Equality and inclusion in everyday GP access

Equality and inclusion shape whether a patient can contact the practice, explain what they need, understand the next step and feel safe returning.
What inclusion looks like at first contact
Inclusive access goes beyond having a phone line, online form or text message. Those routes only help if a patient can use them. Language, disability, poverty, digital access, fear, trauma, caring responsibilities or previous poor experiences can all exclude people.
Reception staff are often the first to notice when a route does not work. You do not need to redesign the whole service on the spot, but you should recognise when a standard process creates a barrier and follow local steps to help.
Practical signs of exclusion
- A patient repeatedly fails to use online forms or telephone queues.
- A carer explains that appointment letters are not understood.
- A patient misses reviews because text reminders are inaccessible.

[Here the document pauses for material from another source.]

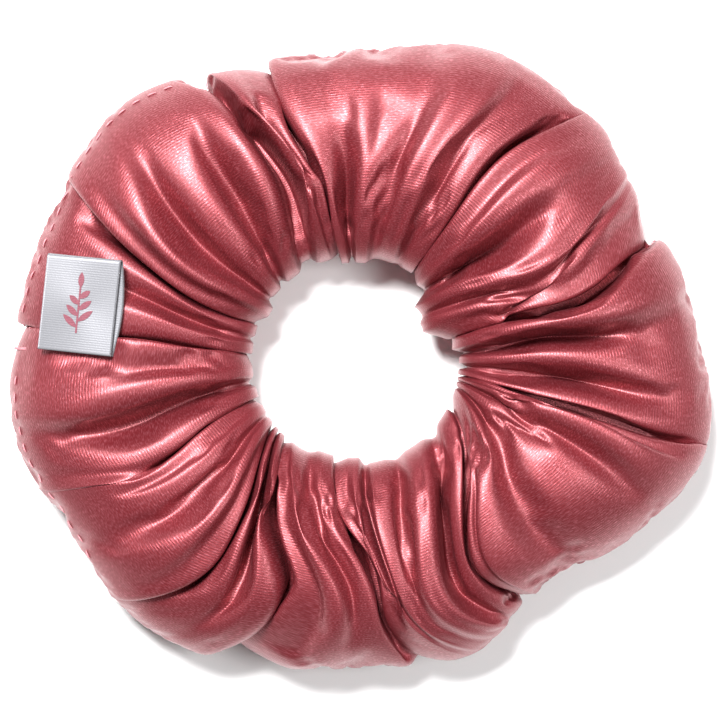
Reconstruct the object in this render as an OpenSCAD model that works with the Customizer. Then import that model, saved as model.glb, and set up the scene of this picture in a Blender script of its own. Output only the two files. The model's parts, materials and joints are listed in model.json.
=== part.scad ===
// Gathered satin scrunchie lying flat, relaxed.
// Origin: centre of the hair opening, at half the height of the elastic. +Z is up, off the table.
// The ring is eight segments, numbered anticlockwise, that part along the tangent as the elastic stretches.

/* [Hair opening] */
// Radius of the relaxed opening
opening_r = 19; // [18:0.5:20]
// Height of the straight wall round the opening
opening_h = 10; // [9:0.5:11]

/* [Cover] */
// Thickness of the gathered cloth
cloth_t = 1; // [0.8:0.1:1.2]
// Height of the cover above the middle of the elastic
cover_top = 11; // [10:0.5:12]
// Depth of the cover below the middle of the elastic, where it rests on the table
cover_rest = 9.5; // [8.5:0.5:10]

/* [Elastic] */
// Width of the flat elastic
elastic_w = 6; // [4:0.5:6.5]
// Thickness of the flat elastic
elastic_t = 1; // [0.8:0.1:1.2]
// Length over which the two ends of the elastic are lapped
elastic_lap = 10; // [8:1:12]

/* [Stitching] */
// Diameter of the sewing thread
thread_d = 0.4; // [0.3:0.05:0.5]
// Distance from one stitch of the closing row to the next
stitch_pitch = 1.6; // [1.4:0.1:2.5]
// Distance of the closing row from the outer edge
stitch_inset = 1.7; // [1.5:0.1:2.2]

/* [Label] */
// Width of the ribbon
label_w = 12.7; // [10:0.1:13]
// Length of the folded ribbon, from the seam to the fold
label_l = 15.8; // [12:0.1:16]
// Thickness of one layer of ribbon
ribbon_t = 0.35; // [0.25:0.05:0.4]
// Space between the two layers
ribbon_gap = 0.5; // [0.3:0.1:0.8]

/* [Hidden] */
SEGMENTS = 8;
SEAM_SEGMENTS = [1, 2, 3, 5, 6, 7, 8];
CLOSING_SEGMENTS = [3, 4, 5];

segment_angle = 360 / SEGMENTS;
// Angle left free at each end of a segment, so that neighbours never touch
split_angle = 0.3;

// How far the cover's outer edge reaches from the middle of the opening, segment by segment
REACH = [57.5, 53.5, 58, 59, 58, 53, 53.5, 60.5];
reach_max = max(REACH);

// Half section of the cover: [share of the way out from the lip, share of the height]
SECTION = [
    [0.04, 0.62], [0.1, 0.78], [0.2, 0.91], [0.36, 1], [0.56, 1], [0.72, 0.91], [0.84, 0.76],
    [0.93, 0.54], [0.985, 0.3], [1, 0.1]
];

// Where the section leaves the straight wall of the opening
lip_r = opening_r + 0.6;

// The closing row runs between these angles, and the hidden seam takes up the rest of the edge
closing_from = 123;
closing_to = 220;

elastic_r = opening_r + cloth_t + 0.2;
lap_r = elastic_r + elastic_t;
cross_seam_angle = 178;

label_t = 2 * ribbon_t + ribbon_gap;
label_turn = -6;
label_tilt = -13;
label_x = -45.7;
label_y = 1.2;
label_clearance = 0.35;

satin = [0.66, 0.28, 0.32];
band_white = [0.93, 0.91, 0.88];
thread_pink = [0.9, 0.66, 0.68];
ribbon_grey = [0.72, 0.69, 0.7];
print_maroon = [0.4, 0.12, 0.16];

// ---- cover ------------------------------------------------------------------

function segment_start(i) = (i - 0.5) * segment_angle;

// Closed loop of [radius, height] round the section of a segment, moved in by inset
function section(i, inset) =
    let (
        out = REACH[i - 1] - inset - lip_r,
        top = cover_top - inset,
        rest = inset - cover_rest,
        wall = opening_h / 2 - inset
    )
    concat(
        [[opening_r + inset, -wall], [opening_r + inset, wall], [lip_r + inset, wall]],
        [for (s = SECTION) [lip_r + max(s[0] * out, inset + 0.1 * s[0]), s[1] * top]],
        [
            for (k = [len(SECTION) - 1:-1:0])
                let (s = SECTION[k])
                [lip_r + max(s[0] * out, inset + 0.1 * s[0]), max(-s[1] * top, rest)]
        ],
        [[lip_r + inset, -wall]]
    );

// Height of the top of a segment at a radius
function top_z(i, r) = lookup((r - lip_r) / (REACH[i - 1] - lip_r), SECTION) * cover_top;

// Turns a section through a segment, short of its neighbours by the split angle
module round_segment(i) {
    rotate(segment_start(i) + split_angle)
        rotate_extrude(angle = segment_angle - 2 * split_angle, $fn = 180)
            children();
}

// Segment of the hollow cloth tube, open at both ends
module cover(i) {
    color(satin)
        round_segment(i)
            difference() {
                polygon(section(i, 0));
                polygon(section(i, cloth_t));
            }
}

// ---- elastic ----------------------------------------------------------------

// Section of the flat band standing on edge
module band_section(r) {
    translate([r, -elastic_w / 2])
        square([elastic_t, elastic_w]);
}

// Segment of the elastic loop
module elastic(i) {
    color(band_white)
        round_segment(i)
            band_section(elastic_r);
}

// The elastic's second end, lapped over the first
module elastic_end() {
    lap_angle = elastic_lap / lap_r * 180 / PI;
    color(band_white)
        rotate(180 - lap_angle / 2)
            rotate_extrude(angle = lap_angle, $fn = 180)
                band_section(lap_r);
}

// Round rod between two points
module rod(from, to, d) {
    step = to - from;
    length = norm(step);
    translate(from)
        rotate([0, acos(step[2] / length), atan2(step[1], step[0])])
            cylinder(h = length, d = d, $fn = 16);
}

// Zigzag that joins the lapped ends
module elastic_join_stitch() {
    zigs = 8;
    step = elastic_lap / lap_r * 180 / PI * 0.8 / zigs;
    r = lap_r + elastic_t + thread_d / 2 + 0.05;
    rise = elastic_w * 0.35;
    gap = 0.08;
    points = [
        for (k = [0:zigs])
            let (a = 180 + (k - zigs / 2) * step)
            [r * cos(a), r * sin(a), k % 2 == 0 ? -rise : rise]
    ];
    color(thread_pink)
        for (k = [0:zigs - 1])
            let (run = points[k + 1] - points[k])
                rod(points[k] + gap * run, points[k + 1] - gap * run, thread_d);
}

// ---- seams ------------------------------------------------------------------

// Thread of the long seam, inside the cover along its outer edge
module seam_thread(i) {
    from = i == 5 ? closing_to : segment_start(i) + 2 * split_angle;
    to = i == 3 ? closing_from : segment_start(i + 1) - 2 * split_angle;
    color(thread_pink)
        rotate(from)
            rotate_extrude(angle = to - from, $fn = 180)
                translate([REACH[i - 1] - cloth_t - thread_d, 0])
                    circle(d = thread_d, $fn = 24);
}

// Row of stitches that closes the turning gap, on top of the cover by its outer edge
module closing_stitch(i) {
    from = max(closing_from, segment_start(i) + 1);
    to = min(closing_to, segment_start(i + 1) - 1);
    r = REACH[i - 1] - stitch_inset;
    z = top_z(i, r) + thread_d / 4;
    pitch = stitch_pitch / r * 180 / PI;
    drawn = 0.65 * pitch;
    color(thread_pink)
        for (a = [from:pitch:to - drawn])
            rod([r * cos(a), r * sin(a), z], [r * cos(a + drawn), r * sin(a + drawn), z], thread_d);
}

// Stitching of the seam that joins the tube's two ends, inside the cover, clear of the elastic
module cross_seam_stitch() {
    inset = cloth_t + 0.3;
    color(thread_pink)
        rotate([90, 0, cross_seam_angle])
            linear_extrude(thread_d, center = true)
                intersection() {
                    difference() {
                        polygon(section(4, inset));
                        polygon(section(4, inset + thread_d));
                    }
                    translate([opening_r + 6, -reach_max / 2])
                        square([reach_max, reach_max]);
                }
}

// ---- label ------------------------------------------------------------------

// Height of the label's underside at the middle of its sewn edge: the least that clears the cover
label_z = max([
    for (u = [-label_w / 2:label_w / 8:label_w / 2], v = [0:label_l / 8:label_l])
        let (
            x = label_x + u * cos(label_turn) - v * sin(label_turn),
            y = label_y + u * sin(label_turn) + v * cos(label_turn)
        )
        top_z(4, norm([x, y])) + u * tan(label_tilt)
]) + label_clearance;

// Puts a shape drawn with its sewn edge along X on the cover
module at_label() {
    translate([label_x, label_y, label_z])
        rotate([0, 0, label_turn])
            rotate([0, label_tilt, 0])
                children();
}

// Ribbon folded in half, its fold away from the seam
module loop_label() {
    straight = label_l - label_t / 2;
    color(ribbon_grey)
        at_label()
            translate([-label_w / 2, 0, 0])
                rotate([90, 0, 90])
                    linear_extrude(label_w) {
                        square([straight, ribbon_t]);
                        translate([0, label_t - ribbon_t])
                            square([straight, ribbon_t]);
                        translate([straight, label_t / 2])
                            intersection() {
                                difference() {
                                    circle(d = label_t, $fn = 48);
                                    circle(d = ribbon_gap, $fn = 48);
                                }
                                translate([0, -label_t])
                                    square(2 * label_t);
                            }
                    }
}

// Pointed leaf between two arcs, growing along X
module leaf(length, bulge) {
    r = (length * length / 4 + bulge * bulge) / (2 * bulge);
    intersection() {
        translate([length / 2, bulge - r])
            circle(r, $fn = 64);
        translate([length / 2, r - bulge])
            circle(r, $fn = 64);
    }
}

// Plain leafy sprig printed on the front of the label
module label_print() {
    print_t = 0.1;
    stem_l = 8;
    color(print_maroon)
        at_label()
            translate([0, 3.2, label_t])
                linear_extrude(print_t) {
                    translate([-0.15, 0])
                        square([0.3, stem_l]);
                    for (k = [0:2], side = [-1, 1])
                        translate([0, 1.4 + 1.9 * k + 0.5 * side])
                            rotate(90 - side * 52)
                                leaf(3.2 - 0.5 * k, 0.5);
                    translate([0, stem_l - 0.6])
                        rotate(90)
                            leaf(2.6, 0.5);
                }
}

for (i = [1:SEGMENTS]) cover(i);
for (i = [1:SEGMENTS]) elastic(i);
for (i = SEAM_SEGMENTS) seam_thread(i);
for (i = CLOSING_SEGMENTS) closing_stitch(i);
elastic_end();
elastic_join_stitch();
cross_seam_stitch();
loop_label();
label_print();
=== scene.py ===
import json
import math

import bpy
import numpy as np
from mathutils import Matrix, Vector

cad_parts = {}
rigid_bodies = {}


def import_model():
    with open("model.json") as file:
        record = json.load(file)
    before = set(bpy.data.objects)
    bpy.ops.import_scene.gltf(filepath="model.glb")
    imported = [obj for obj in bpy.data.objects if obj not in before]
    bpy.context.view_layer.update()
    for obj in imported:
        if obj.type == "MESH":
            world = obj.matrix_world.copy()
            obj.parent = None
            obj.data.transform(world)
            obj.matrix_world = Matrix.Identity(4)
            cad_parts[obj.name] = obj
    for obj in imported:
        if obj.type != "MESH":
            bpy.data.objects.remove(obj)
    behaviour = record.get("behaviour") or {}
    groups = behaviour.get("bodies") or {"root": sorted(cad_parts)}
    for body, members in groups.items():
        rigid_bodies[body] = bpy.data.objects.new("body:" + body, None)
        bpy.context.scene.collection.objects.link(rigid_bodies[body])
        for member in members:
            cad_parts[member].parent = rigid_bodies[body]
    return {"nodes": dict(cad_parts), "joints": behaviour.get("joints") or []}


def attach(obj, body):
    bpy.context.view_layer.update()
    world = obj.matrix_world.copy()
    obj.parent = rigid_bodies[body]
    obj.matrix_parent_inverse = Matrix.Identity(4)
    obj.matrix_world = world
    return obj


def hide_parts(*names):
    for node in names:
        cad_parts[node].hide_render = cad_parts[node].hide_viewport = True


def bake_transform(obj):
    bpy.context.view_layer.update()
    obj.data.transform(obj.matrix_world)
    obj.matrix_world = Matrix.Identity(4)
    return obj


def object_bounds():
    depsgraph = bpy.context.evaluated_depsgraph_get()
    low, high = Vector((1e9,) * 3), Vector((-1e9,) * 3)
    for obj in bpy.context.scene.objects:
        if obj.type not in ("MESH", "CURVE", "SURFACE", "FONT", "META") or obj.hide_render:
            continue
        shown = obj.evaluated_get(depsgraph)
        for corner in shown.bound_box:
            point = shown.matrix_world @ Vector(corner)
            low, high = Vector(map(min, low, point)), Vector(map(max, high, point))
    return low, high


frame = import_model()
cad_low, cad_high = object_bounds()

# ---- Satin cover --------------------------------------------------------------------------------
# One strip of polyester satin, sewn right side in to a tube, turned, and gathered on the elastic.
# Let go, it settles in folds that run from the opening to the outer edge, some lying over the next.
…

- A person becomes distressed because they cannot explain their need in the format offered.
Fair access means the route must be usable, not merely available.
Pause before treating a failed route as the patient's fault. A missed call, incomplete online request or complaint about access can indicate the need for a different communication method, a reasonable adjustment, language support or clearer signposting. Record the barrier so the team can see it.
For reception and care navigation staff, the test is whether the person can use the route offered without being disadvantaged by something the practice could reasonably notice or adapt. Small actions - offering assisted access, checking communication preferences or involving a supervisor - can stop a barrier becoming a missed appointment or a complaint.